**Given exercise**: Write out every line of the material exactly as it appears.

**Data block**:
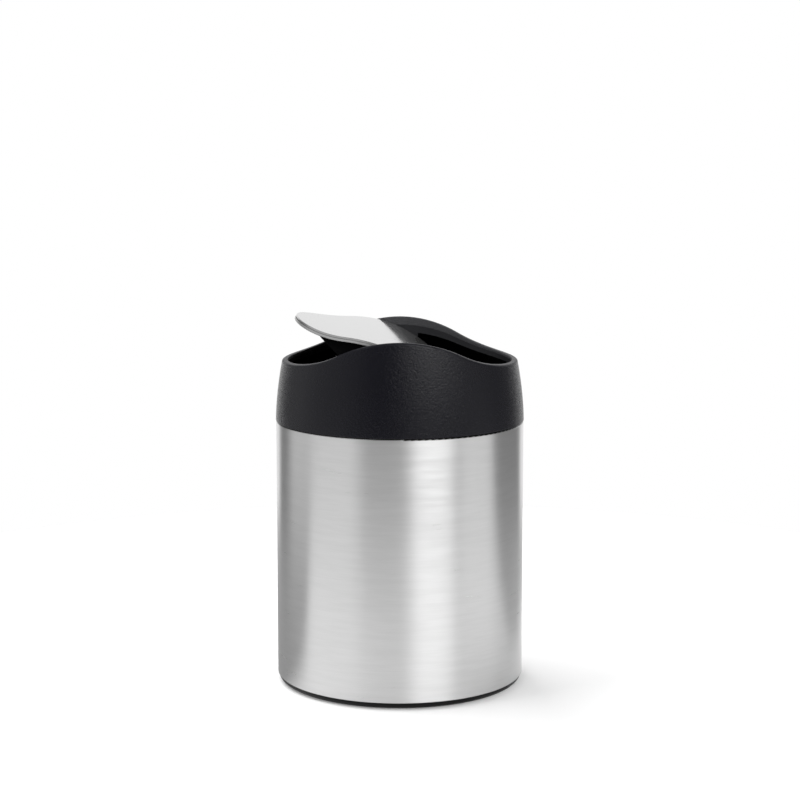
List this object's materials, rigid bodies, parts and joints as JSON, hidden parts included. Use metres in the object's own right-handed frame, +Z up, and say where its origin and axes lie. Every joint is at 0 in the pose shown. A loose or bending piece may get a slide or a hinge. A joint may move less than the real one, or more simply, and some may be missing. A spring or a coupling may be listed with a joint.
{
  "type": "push top countertop bin",
  "caption": "Small round countertop bin: steel can on a black base, wavy black collar lid with a rocking push flap, and a lift-out inner bucket.",
  "frame": {"origin": "centre of the bin's footprint, on the surface it stands on", "axes": "+Z up the can's axis, -Y towards the front, the flap rocks about an axis along Y, so its wings point along -X and +X"},
  "size_m": [0.1304, 0.1304, 0.1945],
  "materials": {
    "brushed_shell": "circumferentially brushed stainless steel",
    "black_plastic": "matt black moulded plastic",
    "collar_plastic": "fine spark-textured matt black plastic",
    "ring_plastic": "matt black moulded plastic",
    "bucket_plastic": "plain moulded polypropylene, dark grey",
    "bush_plastic": "natural acetal",
    "flap_metal": "satin silver metal",
    "silver_plastic": "silver lacquered plastic",
    "pin_steel": "ground steel dowel",
    "screw_steel": "zinc plated steel",
    "weight_steel": "plain steel bar",
    "rubber_pad": "soft black rubber"
  },
  "bodies": {
    "can": {"shell": "brushed_shell", "base": "black_plastic", "foot_pad_1": "rubber_pad", "foot_pad_2": "rubber_pad", "foot_pad_3": "rubber_pad", "foot_pad_4": "rubber_pad"},
    "lid": {"collar": "collar_plastic", "pivot_ring": "ring_plastic", "ring_screws": "screw_steel", "front_bush": "bush_plastic", "rear_bush": "bush_plastic"},
    "flap": {"flap_skin": "flap_metal", "flap_panel": "silver_plastic", "flap_tray": "black_plastic", "tray_screws": "screw_steel", "counterweight": "weight_steel", "weight_screws": "screw_steel", "front_pin": "pin_steel", "rear_pin": "pin_steel"},
    "bucket": {"bucket": "bucket_plastic"}
  },
  "joints": [
    {"name": "lid_lift", "type": "slide", "parent": "can", "child": "lid", "axis": [0, 0, 1], "range_m": [0, 0.2]},
    {"name": "flap_swing", "type": "hinge", "parent": "lid", "child": "flap", "pos_m": [0, 0, 0.1733], "axis": [0, 1, 0], "range_deg": [-100, 44]},
    {"name": "bucket_lift", "type": "slide", "parent": "can", "child": "bucket", "axis": [0, 0, 1], "range_m": [0, 0.1]}
  ],
  "couplings": [
    {"joint": "bucket_lift", "follows": "lid_lift", "ratio": 0.5}
  ]
}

**Written response**:
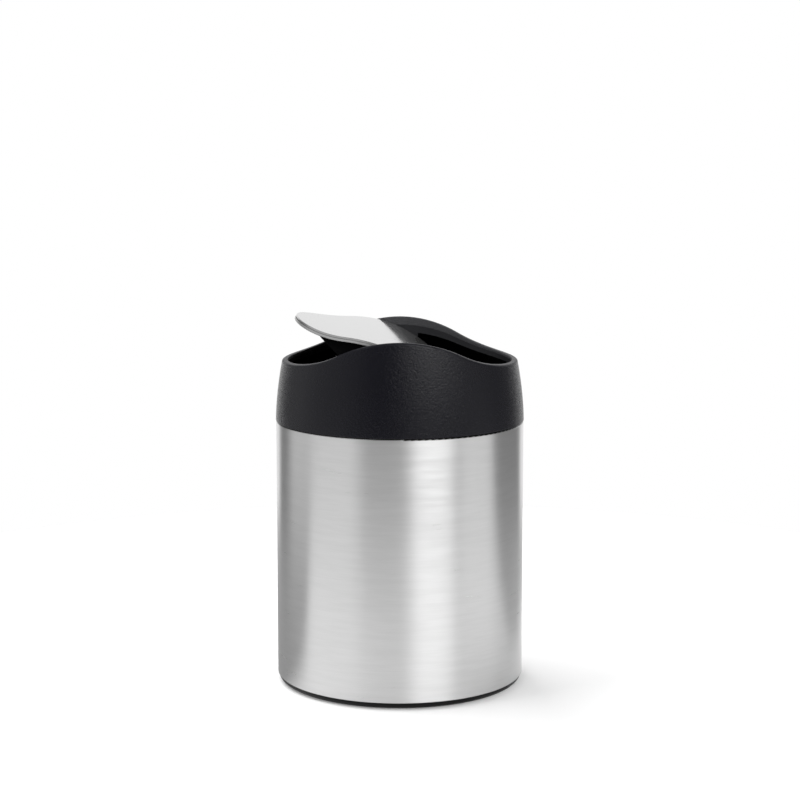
List this object's materials, rigid bodies, parts and joints as JSON, hidden parts included. Use metres in the object's own right-handed frame, +Z up, and say where its origin and axes lie. Every joint is at 0 in the pose shown. A loose or bending piece may get a slide or a hinge. A joint may move less than the real one, or more simply, and some may be missing. A spring or a coupling may be listed with a joint.
{
  "type": "push top countertop bin",
  "caption": "Small round countertop bin: steel can on a black base, wavy black collar lid with a rocking push flap, and a lift-out inner bucket.",
  "frame": {"origin": "centre of the bin's footprint, on the surface it stands on", "axes": "+Z up the can's axis, -Y towards the front, the flap rocks about an axis along Y, so its wings point along -X and +X"},
  "size_m": [0.1304, 0.1304, 0.1945],
  "materials": {
    "brushed_shell": "circumferentially brushed stainless steel",
    "black_plastic": "matt black moulded plastic",
    "collar_plastic": "fine spark-textured matt black plastic",
    "ring_plastic": "matt black moulded plastic",
    "bucket_plastic": "plain moulded polypropylene, dark grey",
    "bush_plastic": "natural acetal",
    "flap_metal": "satin silver metal",
    "silver_plastic": "silver lacquered plastic",
    "pin_steel": "ground steel dowel",
    "screw_steel": "zinc plated steel",
    "weight_steel": "plain steel bar",
    "rubber_pad": "soft black rubber"
  },
  "bodies": {
    "can": {"shell": "brushed_shell", "base": "black_plastic", "foot_pad_1": "rubber_pad", "foot_pad_2": "rubber_pad", "foot_pad_3": "rubber_pad", "foot_pad_4": "rubber_pad"},
    "lid": {"collar": "collar_plastic", "pivot_ring": "ring_plastic", "ring_screws": "screw_steel", "front_bush": "bush_plastic", "rear_bush": "bush_plastic"},
    "flap": {"flap_skin": "flap_metal", "flap_panel": "silver_plastic", "flap_tray": "black_plastic", "tray_screws": "screw_steel", "counterweight": "weight_steel", "weight_screws": "screw_steel", "front_pin": "pin_steel", "rear_pin": "pin_steel"},
    "bucket": {"bucket": "bucket_plastic"}
  },
  "joints": [
    {"name": "lid_lift", "type": "slide", "parent": "can", "child": "lid", "axis": [0, 0, 1], "range_m": [0, 0.2]},
    {"name": "flap_swing", "type": "hinge", "parent": "lid", "child": "flap", "pos_m": [0, 0, 0.1733], "axis": [0, 1, 0], "range_deg": [-100, 44]},
    {"name": "bucket_lift", "type": "slide", "parent": "can", "child": "bucket", "axis": [0, 0, 1], "range_m": [0, 0.1]}
  ],
  "couplings": [
    {"joint": "bucket_lift", "follows": "lid_lift", "ratio": 0.5}
  ]
}